Google typically indexes new pages within a few days to a few weeks, but the timeline varies significantly depending on your site's authority, crawl budget, and how well the page is structured and linked. New websites with little authority can wait months for pages to appear in search results; established sites with strong internal linking often see new content indexed within 24 to 48 hours.
How do you check if a page has been indexed?
- Use the site: operator in Google Search. Type site:yourdomain.com/page-url into the Google search bar. If the page appears in results, it is indexed.
- Use Google Search Console. Open the URL Inspection tool, paste the page URL, and run the inspection. The result will show whether the page is indexed, when it was last crawled, and whether any issues were detected.
- In Search Console, the Pages report under Indexing lists all pages Google has indexed for your site and flags those it has not crawled or has excluded.
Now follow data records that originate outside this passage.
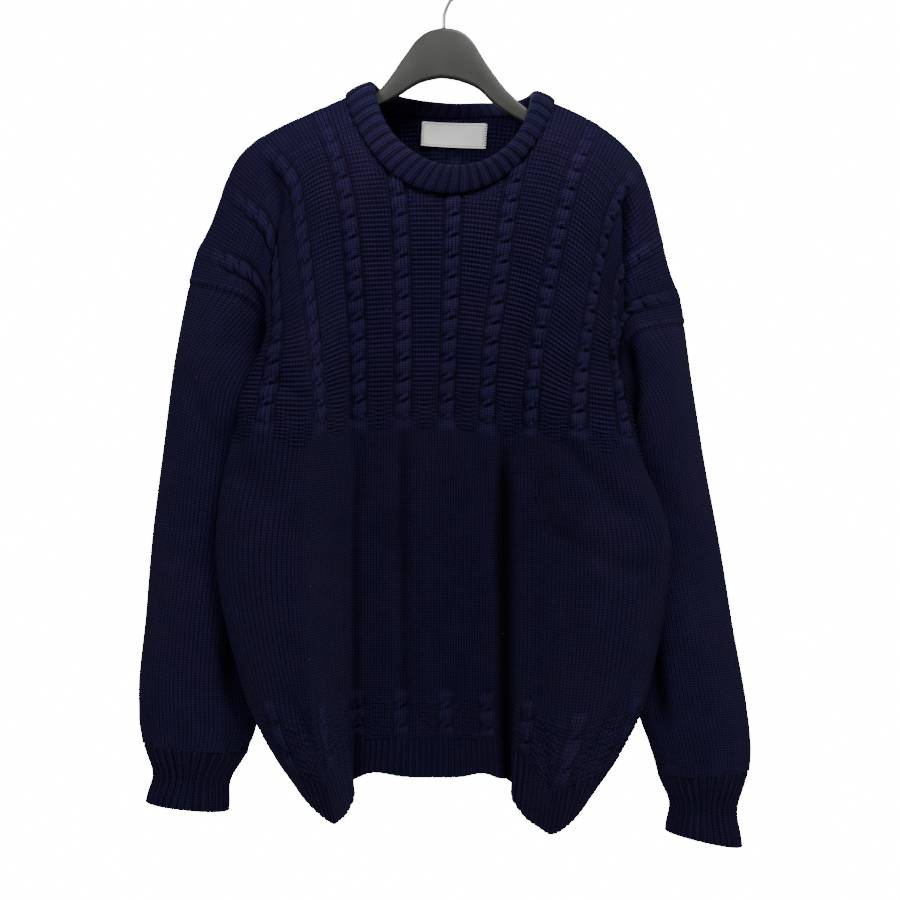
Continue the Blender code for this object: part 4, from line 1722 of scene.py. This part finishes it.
class Shading:
    """A material's node tree, with one method for every kind of node."""

    def __init__(self, name: str) -> None:
        """Makes a material with a Principled BSDF.

        Args:
            name: The material's name.
        """
        self.material = bpy.data.materials.new(name)
        self.material.use_nodes = True
        self.tree = self.material.node_tree
        self.surface = self.tree.nodes["Principled BSDF"]

    def node(self, kind: str, settings: dict | None = None, output: int | str = 0, **inputs: Look) -> Wire:
        """Adds a node.

        Args:
            kind: The node's type, without the ShaderNode prefix.
            settings: Properties, set first. The key "stops" fills a ramp.
            output: Which output to return.
            **inputs: Values or wires for sockets, by name with _ for a space, or by _ and a number.

        Returns:
            The chosen output.
        """
        node = self.tree.nodes.new(f"ShaderNode{kind}")
        for key, value in (settings or {}).items():
            if key == "stops":
                for element, (at, colour) in zip(node.color_ramp.elements, value):
                    element.position, element.color = at, colour
            else:
                setattr(node, key, value)
        for key, value in inputs.items():
            slot = node.inputs[int(key[1:])] if key[0] == "_" else node.inputs[key.replace("_", " ")]
            if isinstance(value, Wire):
                self.tree.links.new(value.socket, slot)
            else:
                slot.default_value = value
        return Wire(self.tree, node.outputs[output])

    def mix(self, factor: Look, first: Look, second: Look, blend: str = "MIX") -> Wire:
        """Mixes two colours."""
        settings = {"data_type": "RGBA", "blend_type": blend}
        return self.node("Mix", settings, 2, _0=factor, _6=first, _7=second)

    def noise(self, where: Wire, scale: float, detail: float = 2.0) -> Wire:
        """Noise from 0 to 1."""
        return self.node("TexNoise", None, "Fac", Vector=where, Scale=scale, Detail=detail)

    def spread(self, value: Wire, low: float, high: float, bottom: float = 0.0, top: float = 1.0) -> Wire:
        """Takes a value's span from low to high to the one from bottom to top, and stops at its ends."""
        ends = {"From_Min": low, "From_Max": high, "To_Min": bottom, "To_Max": top}
        return self.node("MapRange", None, 0, Value=value, **ends)

    def plane(self, uv_map: str) -> tuple[Wire, Wire]:
        """The two coordinates of a UV map."""
        across = self.node("SeparateXYZ", None, 0, Vector=self.node("UVMap", {"uv_map": uv_map}))
        return across, Wire(self.tree, across.socket.node.outputs[1])

    def feed(self, name: str, value: Look) -> None:
        """Sets or links one of the surface's sockets.

        Args:
            name: The socket's name.
            value: A value or a wire.
        """
        slot = self.surface.inputs[name]
        if isinstance(value, Wire):
            self.tree.links.new(value.socket, slot)
        else:
            slot.default_value = value

    def raise_by(self, height: Wire, distance: float, strength: float = 1.0) -> None:
        """Feeds a bump into the surface's normal."""
        self.feed("Normal", self.node("Bump", None, 0, Height=height, Distance=distance, Strength=strength))


def rgba(red: float, green: float, blue: float) -> tuple[float, float, float, float]:
    """An opaque linear colour."""
    return (red, green, blue, 1.0)


@dataclass(frozen=True)
class KnitFinish:
    """Dark navy worsted wool, knitted in stockinette: a V of two plies for every stitch.

    Attributes:
        deep: How bright the cloth is beside the panels' own, one for the same; less than one is painted
            shade.
        name: The material's name.
        wale: Width of a stitch, in metres.
        course: Height of a stitch.
        lean: How far a stitch's legs slope, in courses for half a wale.
        valley: Colour between the stitches, near black: painted shade in the gaps.
        crown: Colour on top of them.
        fuzz: Scale of the fibres' noise.
        uneven: Scale of the dye's unevenness.
        patches: Where the dye turns purple or green.
        patch_edge: How much more of the noise takes a patch to its full strength.
        lint: Colour of the few pale specks.
        speck: Scale of the specks' cells, a speck's size, the share of cells without one, and its strength.
        openness: Span of the relief map that paints shade into the cloth's colour in hollows and folds and a
            painted highlight on raised knitting, and the shades at its ends.
        sheen: Weight of the fuzz's sheen.
        sheen_tint: Its colour.
        stitch_height: Height of the stitches' bump, in metres.
    """

    deep: float = 1.0
    name: str = "navy_wool"
    wale: float = 0.0031
    course: float = 0.0026
    lean: float = 1.1
    valley: tuple = rgba(0.0002, 0.0002, 0.0014)
    crown: tuple = rgba(0.0168, 0.0128, 0.0560)
    fuzz: float = 900.0
    uneven: float = 55.0
    # colour | strength | scale | noise at which it starts
    patches: tuple = (
        (rgba(0.0235, 0.0100, 0.0460), 0.45, 17.0, 0.52),
        (rgba(0.0050, 0.0150, 0.0430), 0.35, 21.7, 0.54),
    )
    patch_edge: float = 0.20
    lint: tuple = rgba(0.09, 0.09, 0.12)
    speck: tuple[float, float, float, float] = (70.0, 0.045, 0.94, 0.6)
    openness: tuple = (0.15, 0.80, 0.06, 1.45)
    sheen: float = 0.02
    sheen_tint: tuple = rgba(0.55, 0.50, 1.0)
    stitch_height: float = 0.0014

    def stitches(self, sh: Shading) -> Wire:
        """How high the stitches stand at each place, from 0 to about 1.

        Args:
            sh: The material's tree.

        Returns:
            The height.
        """
        across, down = sh.plane("Knit")
        side = abs((across / self.wale).fract() - 0.5)
        leg = (1 - (side * 2) ** 4) * (0.55 + 0.45 * (1 - (1 - side * 4) ** 2))
        place = (down / self.course + side * self.lean).fract()
        ply = 1 - (place * 2 - 1) ** 2
        return leg * (0.35 + 0.65 * ply)

    def material(self) -> bpy.types.Material:
        """Builds the finish.

        Returns:
            The new material.
        """
        sh = Shading(self.name)
        stitch = self.stitches(sh)
        where = sh.node("TexCoord", None, "Object")
        fibre = sh.noise(where, self.fuzz, 3)
        uneven = sh.noise(where, self.uneven, 3)
        relief, _ = sh.plane("Relief")
        # painted shade: the wool darkens to near black in the gaps between stitches
        wool = sh.mix(0.08 + stitch * 0.92, self.valley, self.crown)
        for colour, strength, scale, low in self.patches:
            here = sh.spread(sh.noise(where, scale, 2), low, low + self.patch_edge)
            wool = sh.mix(here * strength * (0.3 + stitch * 0.7), wool, colour)
        # fibres and dye give the wool's own uneven tone; the relief map adds painted shade in hollows and
        # folds and a painted highlight on raised knitting; deep adds painted shade on the ribs
        shade = (0.35 + 0.75 * fibre + 0.55 * uneven) * sh.spread(relief, *self.openness) * self.deep
        wool = sh.mix(1.0, wool, sh.node("CombineXYZ", None, 0, X=shade, Y=shade, Z=shade), "MULTIPLY")
        scale, size, without, strength = self.speck
        cells = sh.node("TexVoronoi", {"feature": "F1"}, "Distance", Vector=where, Scale=scale)
        pick = sh.node("SeparateXYZ", None, 0, Vector=Wire(sh.tree, cells.socket.node.outputs["Color"]))
        speck = (size - cells > 0) * (pick > without)
        wool = sh.mix(speck * strength, wool, self.lint)
        sh.feed("Base Color", wool)
        sh.feed("Roughness", 0.80 + 0.15 * fibre)
        sh.feed("Specular IOR Level", 0.05)
        sh.feed("Sheen Weight", self.sheen)
        sh.feed("Sheen Roughness", 0.45)
        sh.feed("Sheen Tint", self.sheen_tint)
        sh.raise_by(stitch + 0.35 * fibre, self.stitch_height, 1.0)
        return sh.material


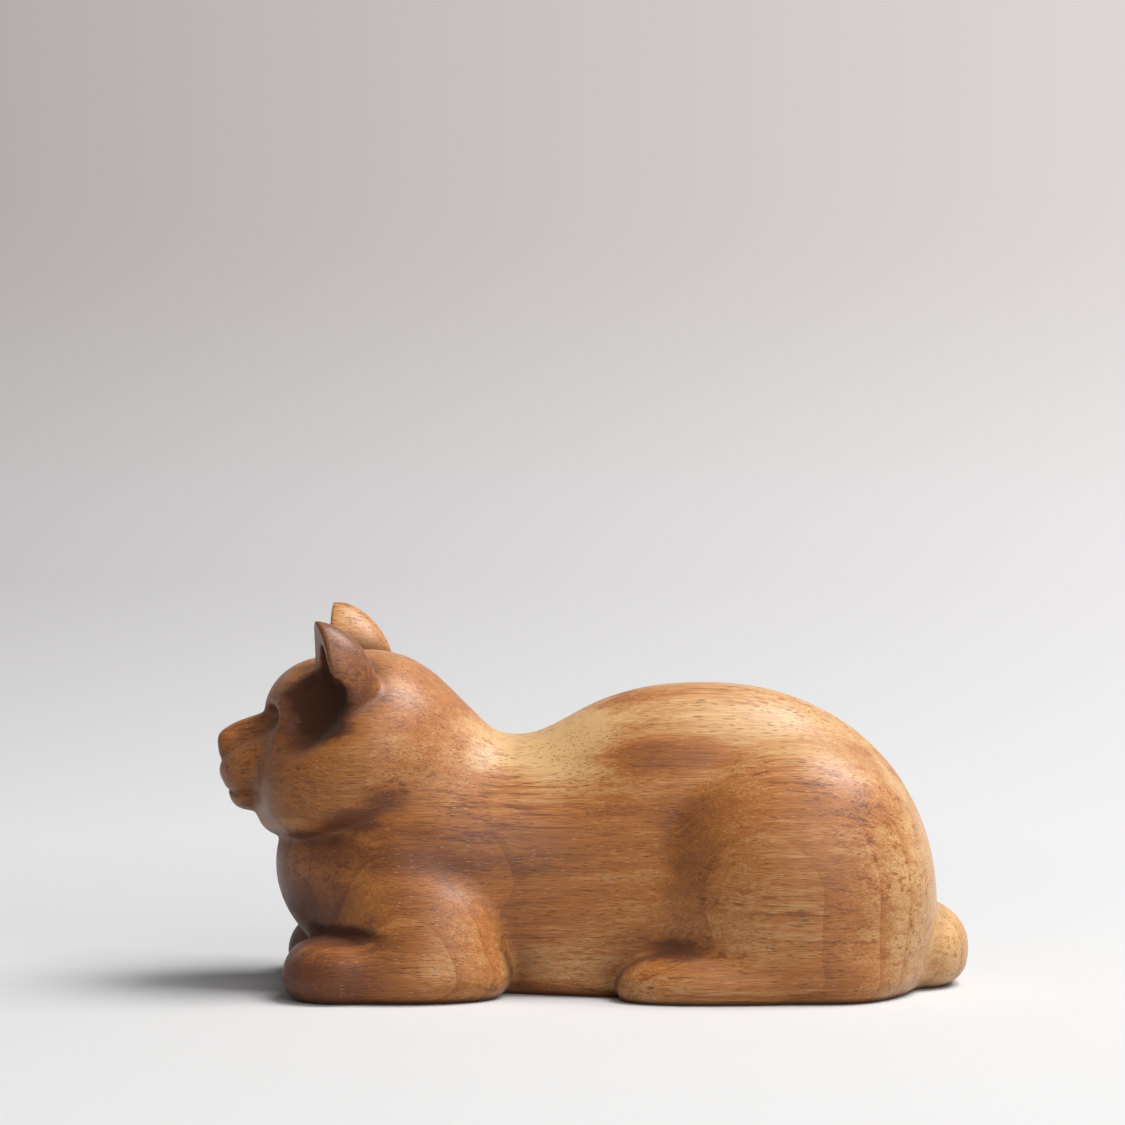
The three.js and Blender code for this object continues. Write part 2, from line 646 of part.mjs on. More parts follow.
/** Draws the surface where the distance is zero as one closed, indexed geometry. */
function surfaceOf(distance, xs, ys, zs) {
  const at = (i, j, k) => (i * ys.length + j) * zs.length + k;
  const values = new Float64Array(xs.length * ys.length * zs.length);
  xs.forEach((x, i) => ys.forEach((y, j) => zs.forEach((z, k) => {
    values[at(i, j, k)] = distance(x, y, z);
  })));
  let saddles = fillSaddles(values, at, [xs.length, ys.length, zs.length]);
  while (saddles > 0) {
    saddles = fillSaddles(values, at, [xs.length, ys.length, zs.length]);
  }

  const corners = [0, 1, 2, 3, 4, 5, 6, 7].map((bits) => [bits & 1, (bits >> 1) & 1, bits >> 2]);
  const edges = corners.flatMap((corner, from) =>
    [1, 2, 4].filter((bit) => !(from & bit)).map((bit) => [from, from | bit]));
  const vertexOf = new Map();
  const cells = [];
  let places = [];
  for (let i = 0; i < xs.length - 1; i += 1) {
    for (let j = 0; j < ys.length - 1; j += 1) {
      for (let k = 0; k < zs.length - 1; k += 1) {
        const level = corners.map(([a, b, c]) => values[at(i + a, j + b, k + c)]);
        const crossed = edges.filter(([from, to]) => level[from] < 0 !== level[to] < 0);
        if (crossed.length === 0) {
          continue;
        }
        const middle = new THREE.Vector3();
        for (const [from, to] of crossed) {
          const share = level[from] / (level[from] - level[to]);
          const [a, b, c] = corners[from];
          const [d, e, f] = corners[to];
          middle.x += lerp(xs[i + a], xs[i + d], share);
          middle.y += lerp(ys[j + b], ys[j + e], share);
          middle.z += lerp(zs[k + c], zs[k + f], share);
        }
        middle.divideScalar(crossed.length);
        const cell = new THREE.Box3(
          new THREE.Vector3(xs[i], ys[j], zs[k]),
          new THREE.Vector3(xs[i + 1], ys[j + 1], zs[k + 1]),
        ).expandByScalar(-CELL_MARGIN);
        vertexOf.set(at(i, j, k), places.length);
        places.push(settle(distance, middle, cell, FIRST_SETTLES));
        cells.push(cell);
      }
    }
  }

  const rings = [];
  const addQuad = (ring, inward) => {
    rings.push((inward ? ring.slice().reverse() : ring).map((cell) => vertexOf.get(cell)));
  };
  for (let i = 1; i < xs.length - 1; i += 1) {
    for (let j = 1; j < ys.length - 1; j += 1) {
      for (let k = 1; k < zs.length - 1; k += 1) {
        const inside = values[at(i, j, k)] < 0;
        if (inside !== values[at(i + 1, j, k)] < 0) {
          addQuad([at(i, j - 1, k - 1), at(i, j, k - 1), at(i, j, k), at(i, j - 1, k)], !inside);
        }
        if (inside !== values[at(i, j + 1, k)] < 0) {
          addQuad([at(i - 1, j, k - 1), at(i - 1, j, k), at(i, j, k), at(i, j, k - 1)], !inside);
        }
        if (inside !== values[at(i, j, k + 1)] < 0) {
          addQuad([at(i - 1, j - 1, k), at(i, j - 1, k), at(i, j, k), at(i - 1, j, k)], !inside);
        }
      }
    }
  }
  for (let pass = 0; pass < RELAX_PASSES; pass += 1) {
    places = relax(distance, places, cells, rings);
  }
  const index = rings.flatMap(([a, b, c, d]) => {
    const short = places[a].distanceTo(places[c]) < places[b].distanceTo(places[d]);
    return short ? [a, b, c, a, c, d] : [b, c, d, b, d, a];
  });
  const geometry = new THREE.BufferGeometry();
  geometry.setAttribute("position", new THREE.Float32BufferAttribute(places.flatMap((p) => [...p]), 3));
  geometry.setIndex(index);
  return geometry;
}

const wasm = await Module();
wasm.setup();

/** Turns a closed, indexed geometry into a solid that can be cut. */
function solidFrom(geometry) {
  return new wasm.Manifold(new wasm.Mesh({
    numProp: 3,
    vertProperties: new Float32Array(geometry.attributes.position.array),
    triVerts: new Uint32Array(geometry.index.array),
  }));
}

/** Turns a cut solid back into a geometry. */
function geometryFrom(solid) {
  const { vertProperties, triVerts } = solid.getMesh();
  const geometry = new THREE.BufferGeometry();
  geometry.setAttribute("position", new THREE.BufferAttribute(vertProperties, 3));
  geometry.setIndex(new THREE.BufferAttribute(triVerts, 1));
  geometry.computeVertexNormals();
  return geometry;
}

/** A block that fills everything under the base plane, with its corners welded. */
function blockUnderBase(length, width, depth) {
  const block = new THREE.BoxGeometry(length, width, depth).translate(0, 0, -depth / 2);
  block.deleteAttribute("normal");
  block.deleteAttribute("uv");
  return mergeVertices(block, 1e-4);
}

const noseReach = SKULL_X - NOSE_TIP_AHEAD - 2 * NOSE_TIP_HALF_LENGTH;
const rumpReach = Math.max(
  RUMP_MIDDLE_X + RUMP_HALF_LENGTH,
  tailPath.at[0] + TAIL_PATH_HALF_LENGTH,
  HAUNCH_X + HAUNCH_HALF_LENGTH,
) + 2 * TAIL_ROOT_RADIUS;
const sideReach = Math.max(HAUNCH_OUT + HAUNCH_HALF_WIDTH, TAIL_PATH_HALF_WIDTH) + 3 * TAIL_TIP_RADIUS;
const topReach = Math.max(
  HEAD_MIDDLE_Z + EAR_UP + EAR_HALF_HEIGHT + 2 * FAR_EAR_EXTRA_HEIGHT,
  RUMP_MIDDLE_Z + RUMP_RISE,
) + 2 * FINE_GAP;

const xs = gridLines(noseReach, rumpReach, (x) =>
  lerp(FINE_GAP, COARSE_GAP, rise(x, SKULL_X, SKULL_RADIUS)));
const ys = mirroredLines(sideReach, (y) =>
  lerp(MIDLINE_GAP, ACROSS_GAP, rise(Math.abs(y), NOSE_TIP_HALF_WIDTH, MUZZLE_HALF_WIDTH)));
const zs = [
  -2 * LOW_GAP,
  -LOW_GAP,
  ...gridLines(0, topReach, (z) =>
    lerp(LOW_GAP, FINE_GAP, rise(z, HEAD_MIDDLE_Z - SKULL_RADIUS, MUZZLE_HALF_LENGTH))),
];

const blank = solidFrom(surfaceOf(catDistance, xs, ys, zs));
const ground = solidFrom(blockUnderBase(4 * rumpReach, 4 * sideReach, 10 * DEPTH_BELOW_BASE));
const carvedCat = new THREE.Mesh(geometryFrom(blank.subtract(ground)), WOOD);
carvedCat.name = "carved_cat";

const cat = new THREE.Group();
cat.add(carvedCat);

export default cat;
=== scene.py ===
"""A cat lying on its folded legs, carved from one block of oiled brown hardwood.

The carving is one solid, so its sub-assemblies (trunk, hind legs, forelegs, tail, head and ears)
are fields of distances that are blended into each other, as a carver leaves them, and the surface
is drawn where the whole field is zero. Sizes are millimetres until the mesh is made, in metres.
The nose points to -X, +Z is up, and the cat's left flank faces -Y and the camera.
"""

import logging
import math
from collections.abc import Callable
from dataclasses import dataclass, field
from enum import Enum
from functools import reduce

import bpy
import numpy as np
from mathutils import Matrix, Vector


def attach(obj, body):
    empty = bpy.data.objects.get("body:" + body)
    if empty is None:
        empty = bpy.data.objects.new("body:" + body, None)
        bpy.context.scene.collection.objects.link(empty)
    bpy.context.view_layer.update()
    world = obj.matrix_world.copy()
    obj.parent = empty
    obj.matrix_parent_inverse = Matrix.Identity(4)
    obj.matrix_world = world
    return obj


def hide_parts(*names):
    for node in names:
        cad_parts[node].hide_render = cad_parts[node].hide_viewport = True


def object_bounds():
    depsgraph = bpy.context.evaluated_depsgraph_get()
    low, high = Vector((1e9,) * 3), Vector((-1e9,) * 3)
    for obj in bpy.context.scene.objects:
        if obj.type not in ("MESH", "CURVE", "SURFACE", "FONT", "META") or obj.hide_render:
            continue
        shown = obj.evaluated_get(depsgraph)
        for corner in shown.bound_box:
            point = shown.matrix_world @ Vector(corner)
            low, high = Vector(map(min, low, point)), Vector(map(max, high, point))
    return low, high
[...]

How do you speed up indexing?
You cannot force Google to index a page, but several actions make it more likely to happen faster:
- Submit an XML sitemap in Google Search Console so Googlebot has a clear map of all pages on your site
- Use the Request Indexing option in the URL Inspection tool to notify Google of new or updated pages directly
- Add internal links from already-indexed pages to the new page so Googlebot can discover it during its next crawl
- Ensure the page is not inadvertently blocked by a noindex tag or robots.txt rule
- Share the page URL on social media or in external content to generate early signals of the page's existence
What can prevent a page from being indexed?
Common reasons Google does not index a page include a noindex directive in the page's meta tags or HTTP headers, the page being blocked in robots.txt, thin or duplicate content that Google considers low quality, the page having no internal links pointing to it (making it an orphan page), and crawl budget constraints on large sites where Googlebot prioritises other pages. The Search Console Pages report categorises why specific pages are not indexed, which is the most reliable diagnostic tool for identifying the cause.